<<<<

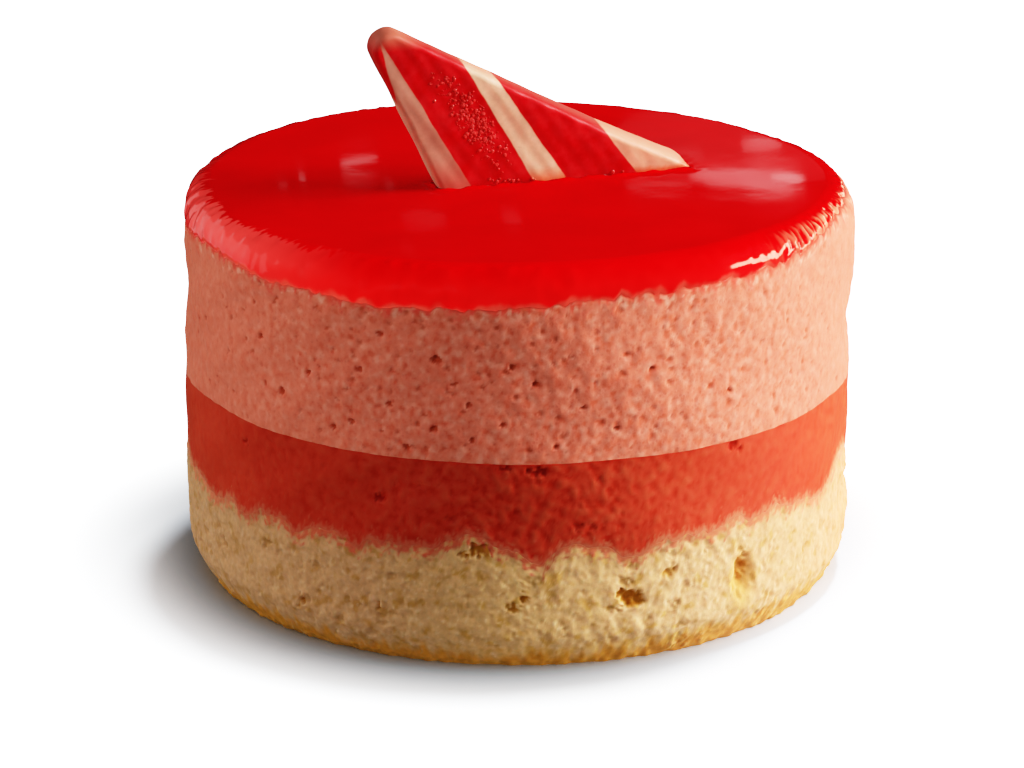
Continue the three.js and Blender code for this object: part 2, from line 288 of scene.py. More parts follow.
def outline_rings(along, inset):
    """Rings of points at a distance over the edge of the flat top, moved in by an inset."""
    turn = np.clip(along / SHOULDER_RADIUS, 0, np.pi / 2)
    reach = SHOULDER_RADIUS - inset
    down = np.maximum(0, along - SHOULDER_LENGTH)
    radius = FLAT_RADIUS + np.minimum(along, 0) + reach * np.sin(turn)
    height = BODY_HEIGHT - SHOULDER_RADIUS + reach * np.cos(turn) - down
    outward = side_radius(height) - RADIUS
    lifted = ramp(height, BODY_HEIGHT - 9, BODY_HEIGHT - 3)
    tilt = RIM_TILT * np.cos(2 * np.radians(ANGLES - RIM_TILT_ANGLE)) * (radius / RADIUS) ** 2
    return ring_points(radius + outward * (np.maximum(radius, 0) / RADIUS) ** 4, height + tilt * lifted)


# Meshes


def add_object(name, data):
    item = bpy.data.objects.new(name, data)
    bpy.context.scene.collection.objects.link(item)
    return item


def make_mesh(name, points, quads, triangles, colours=None, vectors=None):
    """Smooth mesh from points in millimetres, with a colour and named values at each point."""
    mesh = bpy.data.meshes.new(name)
    faces = np.asarray(quads).tolist() + np.asarray(triangles).tolist()
    mesh.from_pydata((np.asarray(points) * MM).astype(np.float32), [], faces, shade_flat=False)
    if colours is not None:
        layer = mesh.color_attributes.new("colour", "FLOAT_COLOR", "POINT")
        rgba = np.concatenate([colours, np.ones((len(colours), 1))], axis=1)
        layer.data.foreach_set("color", rgba.astype(np.float32).ravel())
    for key, value in (vectors or {}).items():
        layer = mesh.attributes.new(key, "FLOAT_VECTOR", "POINT")
        layer.data.foreach_set("vector", np.asarray(value, np.float32).ravel())
    mesh.validate()
    return add_object(name, mesh)


def ring_points(radius, height):
    """Points of rings, from radius and height for each ring and angle."""
    points = np.broadcast_arrays(radius * np.cos(TURNS), radius * np.sin(TURNS), height)
    return np.stack(points, axis=-1).reshape(-1, SEGMENTS, 3)


def ring_faces(count, segments, first):
    """Quads between rings of points that rise from the outside's lower end."""
    index = np.arange(segments)
    after = (index + 1) % segments
    low = first + np.arange(count - 1)[:, None] * segments
    quads = np.stack([low + index, low + after, low + segments + after, low + segments + index], axis=-1)
    return quads.reshape(-1, 4)


def end_cap(first, segments, centre, upper):
    """Triangles between a ring of points and the point in its middle."""
    index = first + np.arange(segments)
    after = np.roll(index, -1)
    middle = np.full(segments, centre)
    return np.stack([index, after, middle] if upper else [middle, after, index], axis=1)


def capped(low, rings, high):
    """Points and faces of a closed body from its lower point over the rings to its upper one."""
    count, segments = rings.shape[:2]
    points = join([low], rings.reshape(-1, 3), [high])
    top = 1 + (count - 1) * segments
    caps = join(end_cap(1, segments, 0, False), end_cap(top, segments, top + segments, True))
    return points, ring_faces(count, segments, 1), caps


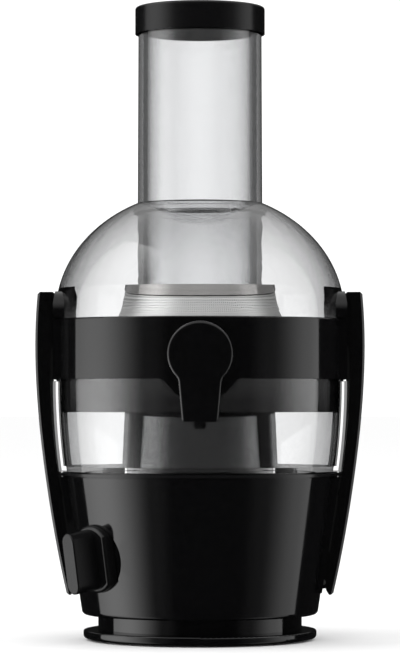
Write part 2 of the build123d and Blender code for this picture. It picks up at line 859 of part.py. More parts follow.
def pulp_container():
    """Clear ring-shaped tub with flat flanks and a chimney that fits over the motor column."""
    low, high = container_z, container_top_z
    side = container_side(0, low, high)
    outline = Curve() + [side, Polyline(side @ 1, (0, high), (0, low), side @ 0)]
    tub = bowed_blank(0, low, high)
    tub += both_sides(through(make_face(outline), flank_half_container))
    tub -= bowed_blank(container_wall, low + container_floor, high + 1)
    lip_r = container_top_r - container_step - 0.7
    tub += ring(lip_r - container_lip, lip_r, high - 1, collar_z - SEAT)
    inner_low, inner_top = column_bottom_r + SLIDE, column_top_r + SLIDE
    outer_low, outer_top = inner_low + chimney_wall, inner_top + chimney_wall
    top = column_top_z - chimney_short
    tub -= ring(0, (inner_low + outer_low) / 2, 0, BIG)
    tub += lathe((inner_low, low), (outer_low, low), (outer_top, top), (inner_top, top))
    return tub - rod(apron_r + 3 * AIR, (0, -spool_r, spout_z), (0, -BIG, spout_z))


# ================================================================ juice collector
def collar_blank():
    """Filled collar with its flat flanks."""
    blank = ring(0, collar_r, collar_z, collar_top_z)
    points = [(0, collar_z), (collar_r, collar_z), (collar_r, collar_top_z), (0, collar_top_z)]
    blank += both_sides(slab(points, flank_half_collar))
    top = blank.faces().sort_by(Axis.Z)[-1]
    return fillet(top.edges(), collar_edge)


def trough_hollow():
    """Room of the trough above its floor, which falls towards the spout."""
    slab_z = collar_z + trough_floor + trough_rise
    above = (Align.CENTER, Align.CENTER, Align.MIN)
    slope = Pos(0, 0, slab_z) * Rot(trough_fall, 0, 0) * Box(BIG, BIG, BIG, align=above)
    return ring(trough_lip_r, collar_r - collar_wall, collar_z, BIG) & slope


def juice_collector():
    """Dark collar with the sloping trough inside, the skirt below and the spigot for the spout."""
    lip_z = collar_z + trough_lip_height
    body = collar_blank() - ring(0, trough_lip_r - trough_lip_wall, 0, BIG)
    body -= ring(0, trough_lip_r, lip_z, BIG)
    skirt_z = collar_z - skirt_depth
    skirt_r = container_radius(skirt_z) - container_wall - 3 * AIR
    body += ring(skirt_r - skirt_wall, skirt_r, skirt_z, collar_z + 1)
    disc = rod(apron_r, (0, -spool_r, spout_z), (0, -BIG, spout_z))
    body += ring(collar_r - collar_wall, collar_r, collar_z - apron_r, collar_z + 1) & disc
    body += rod(spigot_r, (0, -collar_r + collar_wall, spout_z), (0, spigot_end_y, spout_z))
    body -= trough_hollow()
    outlet = rod(spigot_r - spigot_wall, (0, -trough_lip_r - 4, spout_z), (0, -BIG, spout_z))
    body -= outlet & ring(0, BIG, collar_z + trough_floor, BIG)
    groove = rod(spigot_r + 1, (0, o_ring_y - o_ring / 2, spout_z), (0, o_ring_y + o_ring / 2, spout_z))
    return body - (groove - o_ring_core())


def o_ring_core():
    """Bar inside the O-ring's groove."""
    return rod(spigot_r - o_ring / 2, (0, 0, spout_z), (0, -BIG, spout_z))


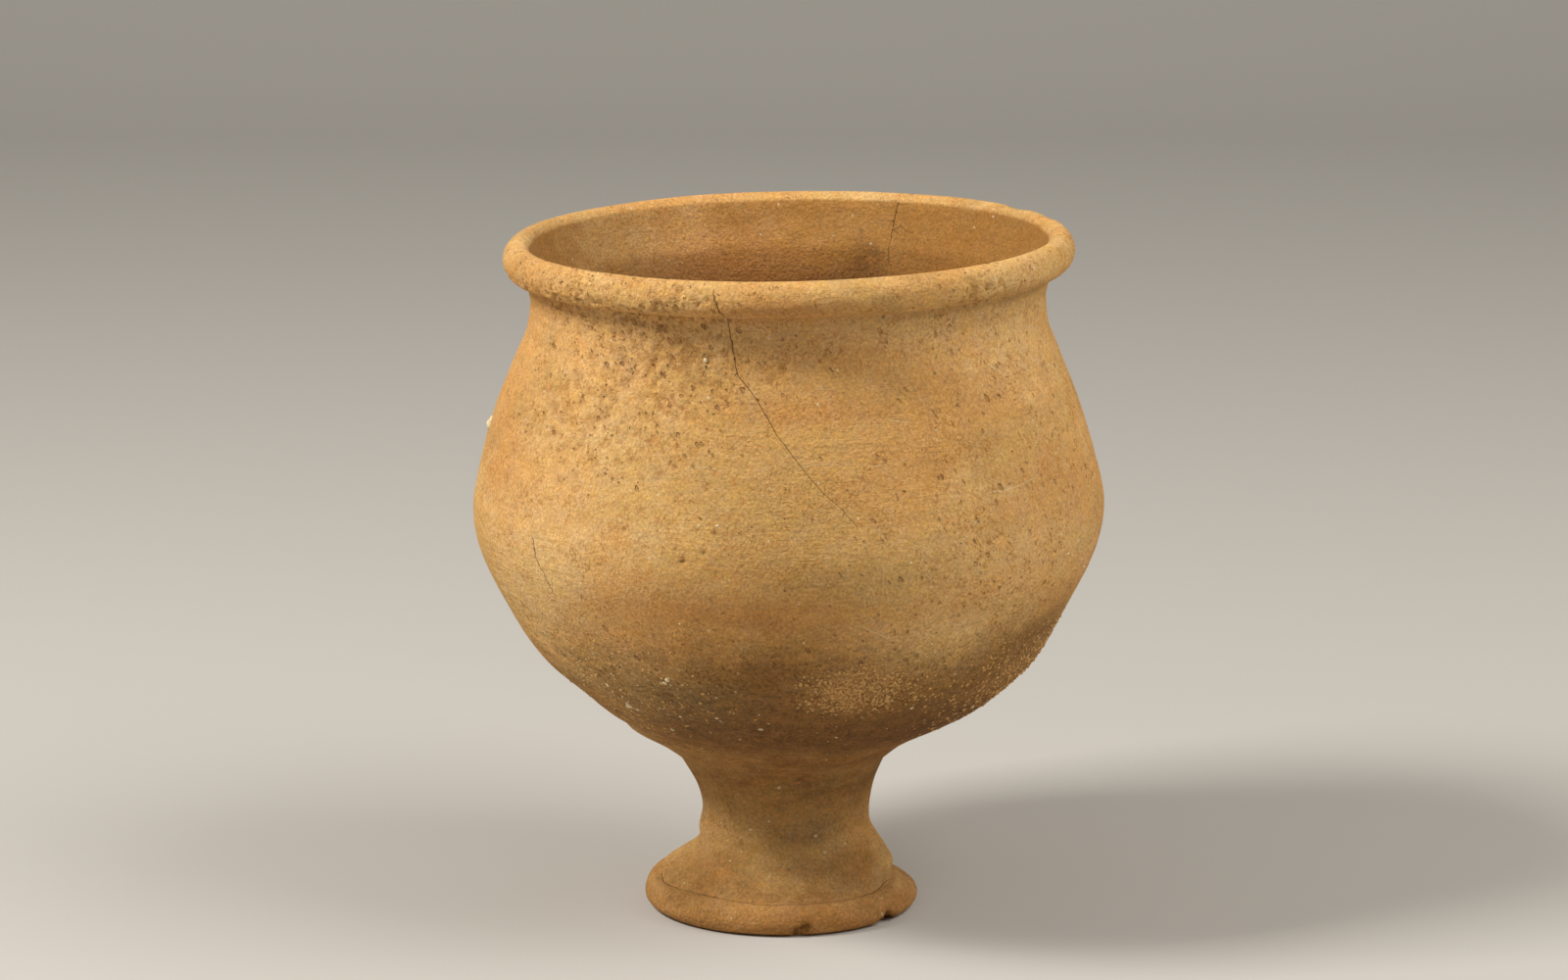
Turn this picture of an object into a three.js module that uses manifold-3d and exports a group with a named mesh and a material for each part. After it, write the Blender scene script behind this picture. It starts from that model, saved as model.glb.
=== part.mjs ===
// A wheel-thrown terracotta goblet: a full-bellied bowl with a rolled rim, on a short flared foot.
// Millimetres, +Z up. The origin is on the ground, under the centre of the bowl. The side with the
// cracked rim and the chipped foot faces -Y, and directions are turned from there towards +X.
import * as THREE from "three";
import { mergeVertices } from "three/addons/utils/BufferGeometryUtils.js";
import Module from "manifold-3d";

const wasm = await Module();
wasm.setup();

// The driving dimensions. Places on the profile are shares of these two.
const HEIGHT = 145;
const BELLY_RADIUS = 66.8;

// How finely the clay is faceted.
const SEGMENTS = 72;
const STEPS = { footEdge: 5, stem: 9, wall: 19, bead: 9, inside: 12, hollow: 4 };

// A place on the profile: its radius as a share of the belly's, its height as a share of the whole.
const at = (radius, height) => new THREE.Vector2(radius * BELLY_RADIUS, height * HEIGHT);

// The foot: a rounded edge that stands on the ground, up to the groove where the stem was set on it.
const FOOT_EDGE = [at(0.406, 0), at(0.43, 0.007), at(0.438, 0.019), at(0.427, 0.034), at(0.403, 0.044)];
const GROOVE = at(0.376, 0.046);

// The stem, from the groove up to where it joins the bowl.
const STEM = [at(0.356, 0.062), at(0.318, 0.083), at(0.282, 0.11), at(0.267, 0.146), at(0.285, 0.187)];
const JOIN = at(0.33, 0.228);

// The bowl's outer wall, from the join up to the neck under the rim.
const WALL = [
  at(0.446, 0.268),
  at(0.604, 0.31),
  at(0.71, 0.351),
  at(0.799, 0.392),
  at(0.883, 0.4545),
  at(0.972, 0.537),
  at(1.0, 0.6),
  at(0.979, 0.661),
  at(0.928, 0.744),
  at(0.857, 0.827),
  at(0.822, 0.868),
];
const NECK = at(0.811, 0.91);

// The rolled rim: an upright oval bead on top of the wall, from its outer crease to its inner side.
const BEAD = { centre: at(0.854, 0.972), halfWidth: 3, halfHeight: 3.75, from: -125, to: 150 };

// The inside, from under the rim down to the middle of the bowl's floor.
const INSIDE = [at(0.752, 0.92), at(0.752, 0.87), at(0.785, 0.81), at(0.853, 0.73), at(0.897, 0.66)];
const INSIDE_LOWER = [at(0.918, 0.6), at(0.89, 0.53), at(0.79, 0.44), at(0.64, 0.378), at(0.42, 0.325)];
const FLOOR = at(0, 0.3);

// The hollow under the foot, a shallow dome inside the ring that the goblet stands on.
const FOOT_HOLLOW = { edge: at(0.262, 0), depth: 9 };

// How far the hand-made piece strays from a true turned form. The axis wanders sideways on the way
// up: each place is a share of the height and a shift along X.
const AXIS = [
  { height: 0, shift: -1.5 },
  { height: 0.08, shift: -1.6 },
  { height: 0.15, shift: -0.5 },
  { height: 0.25, shift: -1.3 },
  { height: 0.29, shift: 0.3 },
  { height: 0.34, shift: 1 },
  { height: 0.44, shift: 0 },
  { height: 0.62, shift: 0 },
  { height: 0.8, shift: -0.35 },
  { height: 1, shift: 0 },
];

// The bowl leans, more so at the rim, and it was pressed a little oval while it was damp.
const BELLY_LEAN = 0.55;
const RIM_LEAN = 1.3;
const OVAL = { squeeze: 0.7, facing: 45 };

// Places where the wall swells or is worn away, with how far each one reaches.
const LUMPS = [
  { facing: -90, height: 0.088, across: 40, along: 0.024, out: -2.4 },
  { facing: -95, height: 0.056, across: 36, along: 0.014, out: 1.4 },
  { facing: 85, height: 0.09, across: 50, along: 0.03, out: 1.3 },
  { facing: 112, height: 0.042, across: 42, along: 0.014, out: -3.2 },
  { facing: -90, height: 0.274, across: 40, along: 0.016, out: 2.6 },
];

// Chips broken off the edge of the foot, each the size of the lump of clay that is missing.
const CHIPS = [
  { facing: 57, radius: 27.6, height: 0.2, size: [3.4, 2.2, 2.6], turn: 20 },
  { facing: -82, radius: 28.4, height: 9.6, size: [3.2, 5.2, 2.6], turn: -35 },
];

const { degToRad, smoothstep, lerp } = THREE.MathUtils;

// Points along a smooth curve through the given places, without the last one.
function alongCurve(places, steps) {
  return new THREE.SplineCurve(places).getSpacedPoints(steps).slice(0, -1);
}

// Points round the rolled rim, the angle measured from straight out and positive upwards.
function aroundBead() {
  const { centre, halfWidth, halfHeight, from, to } = BEAD;
  const arc = new THREE.EllipseCurve(centre.x, centre.y, halfWidth, halfHeight, degToRad(from), degToRad(to));
  return arc.getPoints(STEPS.bead);
}

// Points of the hollow under the foot, from the axis out to the ring that it stands on.
function underFoot() {
  const { edge, depth } = FOOT_HOLLOW;
  const dome = [];
  for (let i = 0; i < STEPS.hollow; i += 1) {
    const angle = (Math.PI / 2) * (i / STEPS.hollow);
    dome.push(new THREE.Vector2(edge.x * Math.sin(angle), depth * Math.cos(angle)));
  }
  return [...dome, edge];
}

// The whole section, from the axis under the foot, up the outside, over the rim and down to the floor.
function section() {
  return [
    ...underFoot(),
    ...alongCurve([...FOOT_EDGE, GROOVE], STEPS.footEdge),
    ...alongCurve([GROOVE, ...STEM, JOIN], STEPS.stem),
    ...alongCurve([JOIN, ...WALL, NECK], STEPS.wall),
    NECK,
    ...aroundBead(),
    ...alongCurve([...INSIDE, ...INSIDE_LOWER, FLOOR], STEPS.inside),
    FLOOR,
  ];
}

// How far the axis has wandered at a share of the height.
function axisShift(share) {
  const above = Math.max(1, AXIS.findIndex((place) => place.height >= share));
  const [low, high] = [AXIS[above - 1], AXIS[above]];
  return lerp(low.shift, high.shift, smoothstep(share, low.height, high.height));
}

// How far the lumps push the wall out, or in, at a direction in degrees and a share of the height.
function lumpAt(direction, share) {
  let out = 0;
  for (const lump of LUMPS) {
    const across = (THREE.MathUtils.euclideanModulo(direction - lump.facing + 180, 360) - 180) / lump.across;
    const along = (share - lump.height) / lump.along;
    out += lump.out * Math.exp(-across * across - along * along);
  }
  return out;
}

// Moves one point of the true turned form to where the potter's hands and the years left it.
function settle(point) {
  const share = Math.min(point.z / HEIGHT, 1);
  const radius = Math.hypot(point.x, point.y);
  const angle = Math.atan2(point.x, -point.y);
  const bowl = smoothstep(share, JOIN.y / HEIGHT, 0.42);
  const rim = smoothstep(share, 0.66, 1);
  const oval = (OVAL.squeeze / BEAD.centre.x) * lerp(0.3, 1, rim) * Math.cos(2 * (angle - degToRad(OVAL.facing)));
  const outside = smoothstep(radius, FOOT_HOLLOW.edge.x, 1.1 * FOOT_HOLLOW.edge.x);
  const lump = outside * lumpAt(THREE.MathUtils.radToDeg(angle), share);
  const grown = radius * (1 + bowl * oval) + lump;
  const lean = Math.tan(degToRad(lerp(BELLY_LEAN, RIM_LEAN, rim)));
  return new THREE.Vector3(
    grown * Math.sin(angle) + axisShift(share),
    -grown * Math.cos(angle),
    point.z + point.x * lean * bowl,
  );
}

// A geometry's triangles as a solid, with shared vertices merged and the flat ones at the poles left out.
function asSolid(geometry) {
  const bare = geometry.clone();
  bare.deleteAttribute("normal");
  bare.deleteAttribute("uv");
  const merged = mergeVertices(bare, 1e-3);
  const triangles = [];
  for (let i = 0; i < merged.index.count; i += 3) {
    const [a, b, c] = [0, 1, 2].map((k) => merged.index.getX(i + k));
    if (a !== b && b !== c && c !== a) {
      triangles.push(a, b, c);
    }
  }
  return new wasm.Manifold(
    new wasm.Mesh({
      numProp: 3,
      vertProperties: merged.attributes.position.array,
      triVerts: new Uint32Array(triangles),
    }),
  );
}

// A solid's vertices and triangles as a geometry.
function asGeometry(solid) {
  const mesh = solid.getMesh();
  const geometry = new THREE.BufferGeometry();
  geometry.setAttribute("position", new THREE.BufferAttribute(mesh.vertProperties, 3));
  geometry.setIndex(new THREE.BufferAttribute(mesh.triVerts, 1));
  geometry.computeVertexNormals();
  return geometry;
}

// The turned body, closed at both poles and settled out of true.
function turnedBody() {
  const lathe = new THREE.LatheGeometry(section(), SEGMENTS);
  lathe.rotateX(Math.PI / 2);
  const position = lathe.attributes.position;
  for (let i = 0; i < position.count; i += 1) {
    const moved = settle(new THREE.Vector3().fromBufferAttribute(position, i));
    position.setXYZ(i, moved.x, moved.y, moved.z);
  }
  return asSolid(lathe);
}

// The lump of clay that a chip has lost: a rough stone-shaped solid on the edge that it broke from.
function lostChip({ facing, radius, height, size, turn }) {
  const stone = new THREE.IcosahedronGeometry(1, 0);
  stone.scale(...size);
  stone.rotateY(degToRad(turn));
  stone.translate(0, -radius, height);
  stone.rotateZ(degToRad(facing));
  stone.translate(axisShift(height / HEIGHT), 0, 0);
  return asSolid(stone);
}

function goblet() {
  const clay = new THREE.MeshStandardMaterial({ color: 0xc8965f, roughness: 0.92, metalness: 0 });
  const chipped = CHIPS.reduce((body, chip) => body.subtract(lostChip(chip)), turnedBody());
  const mesh = new THREE.Mesh(asGeometry(chipped), clay);
  mesh.name = "goblet";
  return mesh;
}

const part = new THREE.Group();
part.add(goblet());

export default part;
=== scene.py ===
"""The looks of a wheel-thrown terracotta goblet: its worn clay surface, lime grains and crust."""

import logging
import math
from dataclasses import dataclass, field
from enum import Enum, IntEnum
from typing import Any, Iterable

import bpy
import numpy as np
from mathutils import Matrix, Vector, noise
from mathutils.kdtree import KDTree


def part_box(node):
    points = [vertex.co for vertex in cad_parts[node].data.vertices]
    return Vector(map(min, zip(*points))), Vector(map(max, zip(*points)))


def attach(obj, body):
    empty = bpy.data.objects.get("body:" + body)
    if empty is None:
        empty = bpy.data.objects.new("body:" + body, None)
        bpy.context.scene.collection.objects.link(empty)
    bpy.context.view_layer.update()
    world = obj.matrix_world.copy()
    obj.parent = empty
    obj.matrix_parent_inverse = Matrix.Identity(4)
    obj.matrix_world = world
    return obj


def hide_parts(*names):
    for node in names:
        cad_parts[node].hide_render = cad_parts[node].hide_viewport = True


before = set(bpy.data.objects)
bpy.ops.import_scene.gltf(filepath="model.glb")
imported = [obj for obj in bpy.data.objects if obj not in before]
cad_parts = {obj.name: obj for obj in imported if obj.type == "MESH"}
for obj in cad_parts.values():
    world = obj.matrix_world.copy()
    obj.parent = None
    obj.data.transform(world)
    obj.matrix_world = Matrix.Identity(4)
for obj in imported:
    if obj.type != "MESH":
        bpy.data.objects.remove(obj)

logging.basicConfig(level=logging.INFO, format="%(message)s")
log = logging.getLogger("goblet")

MM = 0.001
PER_METRE = 1000.0
FULL_TURN = 360.0
TINY = 1e-9
ROOT = "root"
NODE = "goblet"
LIFT = "lift"
SEED = 11
NOISE_RANGE = (0.25, 0.75)

SCREEN_FULL = 255.0
SRGB_TOE = 0.04045
SRGB_SLOPE = 12.92
SRGB_OFFSET = 0.055
SRGB_POWER = 2.4

Value = bpy.types.NodeSocket | float | int | tuple | str | None


def smoothstep(low: float, high: float, value: np.ndarray) -> np.ndarray:
    """An eased step.

    Args:
        low: where the step starts, at 0.
        high: where it ends, at 1.
        value: the numbers to put on the step.

    Returns:
        The height of the step at each number.
    """
    share = np.clip((value - low) / (high - low), 0.0, 1.0)
    return share * share * (3.0 - 2.0 * share)


def smooth_curve(places: np.ndarray, steps: int = 24) -> np.ndarray:
    """A smooth curve through some places, as the potter's rib draws it.

    Args:
        places: the places, one a row.
        steps: how many points to draw between two places.

    Returns:
        The curve's points, the last place among them.
    """
    padded = np.vstack([places[:1], places, places[-1:]])
    share = np.linspace(0.0, 1.0, steps, endpoint=False)[:, None]
    drawn = []
    for before, start, end, after in zip(padded, padded[1:], padded[2:], padded[3:]):
        leave, arrive = (end - before) / 2.0, (after - start) / 2.0
        cubic = 2.0 * (start - end) + leave + arrive
        square = 3.0 * (end - start) - 2.0 * leave - arrive
        drawn.append(cubic * share**3 + square * share**2 + leave * share + start)
    return np.vstack([*drawn, places[-1:]])


def turn_between(start: float, stop: np.ndarray) -> np.ndarray:
    """The shorter way round from one direction to others, in degrees."""
    return (stop - start + FULL_TURN / 2.0) % FULL_TURN - FULL_TURN / 2.0


def oval_arc(centre: np.ndarray, half: np.ndarray, start: float, stop: float, steps: int) -> np.ndarray:
    """Points round an upright oval.

    Args:
        centre: the oval's middle, as radius and height.
        half: its half width and half height.
        start: the first angle in degrees, from straight out and positive upwards.
        stop: the last angle.
        steps: how many steps to take.

    Returns:
        The points, both ends among them.
    """
    angles = np.radians(np.linspace(start, stop, steps + 1))
    return centre + half * np.stack([np.cos(angles), np.sin(angles)], axis=1)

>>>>

Instruction: Start with the line that holds "Turn this picture" and finish with the line that holds "const JOIN = at(0.33, 0.228);". Transcribe each line in between exactly, and those two as well.

Final answer:
Turn this picture of an object into a three.js module that uses manifold-3d and exports a group with a named mesh and a material for each part. After it, write the Blender scene script behind this picture. It starts from that model, saved as model.glb.
=== part.mjs ===
// A wheel-thrown terracotta goblet: a full-bellied bowl with a rolled rim, on a short flared foot.
// Millimetres, +Z up. The origin is on the ground, under the centre of the bowl. The side with the
// cracked rim and the chipped foot faces -Y, and directions are turned from there towards +X.
import * as THREE from "three";
import { mergeVertices } from "three/addons/utils/BufferGeometryUtils.js";
import Module from "manifold-3d";

const wasm = await Module();
wasm.setup();

// The driving dimensions. Places on the profile are shares of these two.
const HEIGHT = 145;
const BELLY_RADIUS = 66.8;

// How finely the clay is faceted.
const SEGMENTS = 72;
const STEPS = { footEdge: 5, stem: 9, wall: 19, bead: 9, inside: 12, hollow: 4 };

// A place on the profile: its radius as a share of the belly's, its height as a share of the whole.
const at = (radius, height) => new THREE.Vector2(radius * BELLY_RADIUS, height * HEIGHT);

// The foot: a rounded edge that stands on the ground, up to the groove where the stem was set on it.
const FOOT_EDGE = [at(0.406, 0), at(0.43, 0.007), at(0.438, 0.019), at(0.427, 0.034), at(0.403, 0.044)];
const GROOVE = at(0.376, 0.046);

// The stem, from the groove up to where it joins the bowl.
const STEM = [at(0.356, 0.062), at(0.318, 0.083), at(0.282, 0.11), at(0.267, 0.146), at(0.285, 0.187)];
const JOIN = at(0.33, 0.228);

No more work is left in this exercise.